The regulatory framework is evolving but hasn’t fully caught up with the operational reality of intensive drone use on mine sites. Some operators report spending more time on compliance documentation than on actual flying.

Data Management

A single drone survey generates gigabytes of raw data. Processing that into usable deliverables requires significant computing power and specialised software. Propeller Aero, one of the leading platforms in the Australian mining space, has built cloud-based processing pipelines that handle much of this, but the data volumes still challenge mine site IT infrastructure.

Storage, backup, version control, and integration with mine planning software are all practical challenges that don’t exist with traditional survey methods where the deliverable is a simple coordinate file.

Environmental Conditions

The Pilbara and Goldfields aren’t kind to sensitive electronics. Dust, heat, and high winds all limit drone operations. Most commercial mining drones can handle temperatures up to about 45°C, but performance degrades and battery life drops significantly above 40°C. Wind speeds above 35 km/h ground most survey-grade drones.
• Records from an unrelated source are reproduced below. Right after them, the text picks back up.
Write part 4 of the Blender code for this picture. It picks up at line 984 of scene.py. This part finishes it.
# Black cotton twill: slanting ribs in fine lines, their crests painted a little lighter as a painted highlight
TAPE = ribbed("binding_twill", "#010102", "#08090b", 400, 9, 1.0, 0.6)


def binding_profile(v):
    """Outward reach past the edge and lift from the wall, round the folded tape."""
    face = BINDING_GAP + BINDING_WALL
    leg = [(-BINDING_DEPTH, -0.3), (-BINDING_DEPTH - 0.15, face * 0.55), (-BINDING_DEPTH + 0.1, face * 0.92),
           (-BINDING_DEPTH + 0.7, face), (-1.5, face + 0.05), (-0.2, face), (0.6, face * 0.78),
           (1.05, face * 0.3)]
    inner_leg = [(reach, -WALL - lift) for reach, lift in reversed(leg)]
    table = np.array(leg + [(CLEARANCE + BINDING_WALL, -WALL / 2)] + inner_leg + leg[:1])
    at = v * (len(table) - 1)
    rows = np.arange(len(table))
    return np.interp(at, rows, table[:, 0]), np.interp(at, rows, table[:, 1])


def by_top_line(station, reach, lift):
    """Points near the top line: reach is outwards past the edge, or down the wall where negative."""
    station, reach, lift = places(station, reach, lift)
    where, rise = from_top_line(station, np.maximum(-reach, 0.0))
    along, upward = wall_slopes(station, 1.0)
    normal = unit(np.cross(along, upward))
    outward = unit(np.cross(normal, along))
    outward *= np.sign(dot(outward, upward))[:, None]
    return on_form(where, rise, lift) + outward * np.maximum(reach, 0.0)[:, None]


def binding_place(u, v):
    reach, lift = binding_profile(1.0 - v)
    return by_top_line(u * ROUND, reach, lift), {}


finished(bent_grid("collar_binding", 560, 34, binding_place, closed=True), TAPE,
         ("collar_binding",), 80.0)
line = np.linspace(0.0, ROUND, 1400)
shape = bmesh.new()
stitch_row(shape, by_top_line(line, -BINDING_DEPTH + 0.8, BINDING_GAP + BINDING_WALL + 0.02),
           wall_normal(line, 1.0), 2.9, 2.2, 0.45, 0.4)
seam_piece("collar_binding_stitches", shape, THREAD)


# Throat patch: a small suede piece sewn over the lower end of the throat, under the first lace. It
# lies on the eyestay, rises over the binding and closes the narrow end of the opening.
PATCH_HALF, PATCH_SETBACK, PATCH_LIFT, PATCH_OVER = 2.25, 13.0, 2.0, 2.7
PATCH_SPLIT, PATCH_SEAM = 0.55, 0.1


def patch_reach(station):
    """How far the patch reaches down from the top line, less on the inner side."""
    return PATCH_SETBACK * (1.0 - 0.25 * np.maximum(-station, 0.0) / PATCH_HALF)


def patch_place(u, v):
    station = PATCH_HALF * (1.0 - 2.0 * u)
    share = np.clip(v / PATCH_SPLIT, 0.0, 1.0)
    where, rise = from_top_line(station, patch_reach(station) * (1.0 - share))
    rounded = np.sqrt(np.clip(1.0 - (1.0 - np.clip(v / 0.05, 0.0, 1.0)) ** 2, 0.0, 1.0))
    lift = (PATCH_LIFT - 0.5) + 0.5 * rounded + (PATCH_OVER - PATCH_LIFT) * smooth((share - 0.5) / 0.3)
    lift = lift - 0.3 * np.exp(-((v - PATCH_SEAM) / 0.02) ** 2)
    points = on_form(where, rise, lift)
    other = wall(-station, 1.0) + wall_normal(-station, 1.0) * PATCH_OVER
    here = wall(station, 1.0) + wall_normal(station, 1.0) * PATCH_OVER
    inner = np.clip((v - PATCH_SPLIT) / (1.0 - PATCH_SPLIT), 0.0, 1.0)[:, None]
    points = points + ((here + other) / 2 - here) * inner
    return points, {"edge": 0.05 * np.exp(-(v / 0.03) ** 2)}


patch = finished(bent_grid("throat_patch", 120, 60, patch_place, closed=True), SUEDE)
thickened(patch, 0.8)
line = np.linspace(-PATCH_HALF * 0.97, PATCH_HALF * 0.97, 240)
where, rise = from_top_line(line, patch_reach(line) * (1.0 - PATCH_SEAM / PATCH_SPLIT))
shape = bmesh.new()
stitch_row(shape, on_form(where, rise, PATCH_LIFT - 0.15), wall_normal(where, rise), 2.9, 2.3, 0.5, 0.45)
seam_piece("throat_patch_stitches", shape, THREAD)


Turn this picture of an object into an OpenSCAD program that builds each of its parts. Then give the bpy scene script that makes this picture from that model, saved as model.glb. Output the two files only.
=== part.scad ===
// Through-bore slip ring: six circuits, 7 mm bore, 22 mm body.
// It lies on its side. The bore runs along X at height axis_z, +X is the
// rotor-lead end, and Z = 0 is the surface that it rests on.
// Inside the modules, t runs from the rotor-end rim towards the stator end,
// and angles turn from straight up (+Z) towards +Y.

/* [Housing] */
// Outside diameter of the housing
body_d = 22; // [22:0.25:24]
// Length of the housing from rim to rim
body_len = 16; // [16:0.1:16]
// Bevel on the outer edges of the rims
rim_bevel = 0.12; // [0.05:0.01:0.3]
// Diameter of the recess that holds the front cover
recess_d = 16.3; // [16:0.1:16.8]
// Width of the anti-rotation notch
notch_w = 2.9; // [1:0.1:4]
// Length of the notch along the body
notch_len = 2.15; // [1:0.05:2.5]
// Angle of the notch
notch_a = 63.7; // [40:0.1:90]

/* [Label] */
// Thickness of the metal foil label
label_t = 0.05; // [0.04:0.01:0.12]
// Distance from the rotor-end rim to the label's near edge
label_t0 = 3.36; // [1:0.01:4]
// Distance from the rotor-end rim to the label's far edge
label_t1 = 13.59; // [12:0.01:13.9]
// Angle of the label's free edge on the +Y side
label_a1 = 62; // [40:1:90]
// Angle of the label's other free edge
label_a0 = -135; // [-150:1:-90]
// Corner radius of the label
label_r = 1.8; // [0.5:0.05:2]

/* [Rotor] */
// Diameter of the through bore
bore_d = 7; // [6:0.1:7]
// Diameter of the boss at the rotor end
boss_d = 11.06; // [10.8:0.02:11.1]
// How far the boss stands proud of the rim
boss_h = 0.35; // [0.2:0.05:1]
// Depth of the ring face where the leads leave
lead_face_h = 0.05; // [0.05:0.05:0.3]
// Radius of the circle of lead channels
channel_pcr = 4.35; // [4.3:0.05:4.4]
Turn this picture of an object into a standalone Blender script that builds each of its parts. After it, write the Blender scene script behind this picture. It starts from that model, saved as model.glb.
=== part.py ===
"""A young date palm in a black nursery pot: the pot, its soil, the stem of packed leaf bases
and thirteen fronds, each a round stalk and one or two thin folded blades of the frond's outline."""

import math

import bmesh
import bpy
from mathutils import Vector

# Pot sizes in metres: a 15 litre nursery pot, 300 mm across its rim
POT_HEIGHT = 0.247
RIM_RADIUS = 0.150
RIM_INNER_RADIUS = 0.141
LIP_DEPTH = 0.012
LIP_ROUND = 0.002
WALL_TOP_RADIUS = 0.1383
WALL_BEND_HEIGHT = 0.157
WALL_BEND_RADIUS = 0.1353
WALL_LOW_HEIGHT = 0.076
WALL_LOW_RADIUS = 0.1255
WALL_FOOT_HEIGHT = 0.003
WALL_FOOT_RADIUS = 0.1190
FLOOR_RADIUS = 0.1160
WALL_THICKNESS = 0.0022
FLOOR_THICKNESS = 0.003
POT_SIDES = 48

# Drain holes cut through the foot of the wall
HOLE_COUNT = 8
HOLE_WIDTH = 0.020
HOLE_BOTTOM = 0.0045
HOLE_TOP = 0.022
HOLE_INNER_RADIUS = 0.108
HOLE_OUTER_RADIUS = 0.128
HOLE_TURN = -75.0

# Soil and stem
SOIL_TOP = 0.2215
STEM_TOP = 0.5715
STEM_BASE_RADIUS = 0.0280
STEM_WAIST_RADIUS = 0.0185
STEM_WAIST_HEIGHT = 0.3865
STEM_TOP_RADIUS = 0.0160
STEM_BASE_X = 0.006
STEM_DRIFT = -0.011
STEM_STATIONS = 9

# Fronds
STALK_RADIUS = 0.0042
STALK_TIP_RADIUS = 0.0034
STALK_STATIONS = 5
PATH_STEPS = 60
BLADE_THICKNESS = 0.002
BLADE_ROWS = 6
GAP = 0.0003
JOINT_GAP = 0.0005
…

During summer in the Pilbara, there are days when conditions simply don’t allow flying. Ground-based surveys can push through conditions that drones can’t.

What Comes Next

The direction is clear even if the timeline is debatable. Autonomous drones that fly pre-programmed survey missions without an operator present are already being trialled. Integration with autonomous haul truck systems will enable real-time surface model updates that inform truck routing decisions.

Within five years, continuous drone-based monitoring of active mining areas will likely be standard practice across tier-one operations in Australia. The transition will be messier and slower than the technology evangelists predict, but the fundamental economics and safety advantages make the outcome inevitable.